** Start RAW DATA **

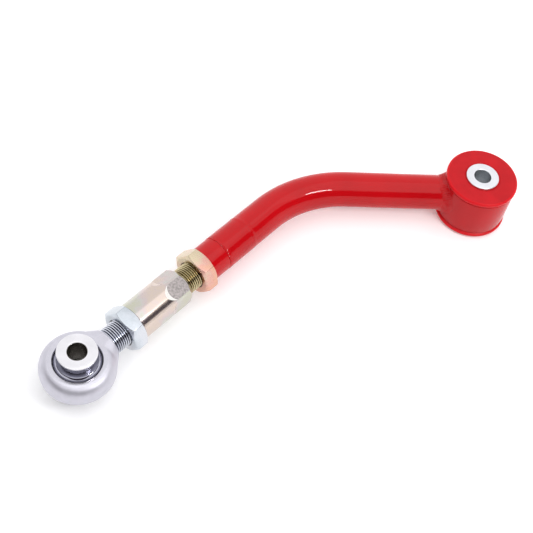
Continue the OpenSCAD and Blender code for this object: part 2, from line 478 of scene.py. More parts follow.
def polyurethane(look):
    """Satin cast polyurethane with faint turning marks, glossier along its moulded rim, where a painted
    highlight brightens its colour.
    """
    made = Finish("polyurethane", specular_ior_level=0.15)
    radius, _ = made.around(EYE_CENTRE, UP, Vector((1, 0, 0)))
    edge = girth("upper_bushing", EYE_CENTRE, UP)[1]
    # painted highlight: rim gives the rounded rim a brighter colour for the light it catches
    rim = made.steer(radius, edge - 1.6 * MM, edge - 0.7 * MM)
    flow = made.noise(0.012, 4)
    pores = made.noise(0.0007, 2)
    rings = made.grooves(radius, 0.0011, flow * 6)
    face = made.shades(made.steer(flow, 0.35, 0.68), look.bushing_colour, 0.92, 1.08)
    made.feed(base_color=made.mix(rim, face, look.rim_painted_highlight),
              roughness=made.steer(pores - rim * 0.3, 0.0, 0.75, 0.28, 0.5),
              normal=made.bump(pores + rings * 0.12, 0.00003, 0.35))
    return made.material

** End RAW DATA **

**WHAT YOU HAVE TO DO:** Take the lines above and print them exactly.

**CORRECT RESPONSE:**
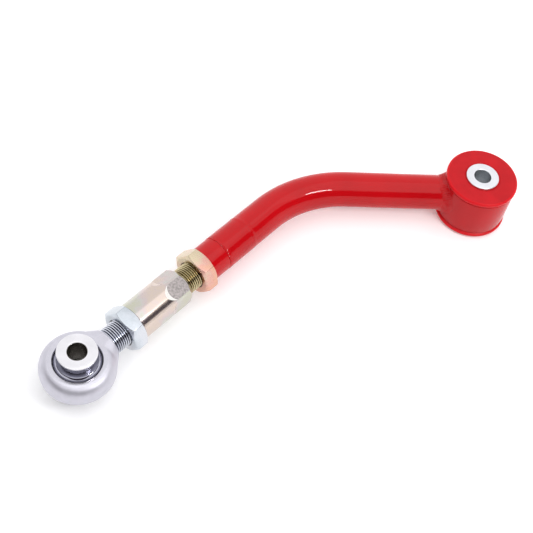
Continue the OpenSCAD and Blender code for this object: part 2, from line 478 of scene.py. More parts follow.
def polyurethane(look):
    """Satin cast polyurethane with faint turning marks, glossier along its moulded rim, where a painted
    highlight brightens its colour.
    """
    made = Finish("polyurethane", specular_ior_level=0.15)
    radius, _ = made.around(EYE_CENTRE, UP, Vector((1, 0, 0)))
    edge = girth("upper_bushing", EYE_CENTRE, UP)[1]
    # painted highlight: rim gives the rounded rim a brighter colour for the light it catches
    rim = made.steer(radius, edge - 1.6 * MM, edge - 0.7 * MM)
    flow = made.noise(0.012, 4)
    pores = made.noise(0.0007, 2)
    rings = made.grooves(radius, 0.0011, flow * 6)
    face = made.shades(made.steer(flow, 0.35, 0.68), look.bushing_colour, 0.92, 1.08)
    made.feed(base_color=made.mix(rim, face, look.rim_painted_highlight),
              roughness=made.steer(pores - rim * 0.3, 0.0, 0.75, 0.28, 0.5),
              normal=made.bump(pores + rings * 0.12, 0.00003, 0.35))
    return made.material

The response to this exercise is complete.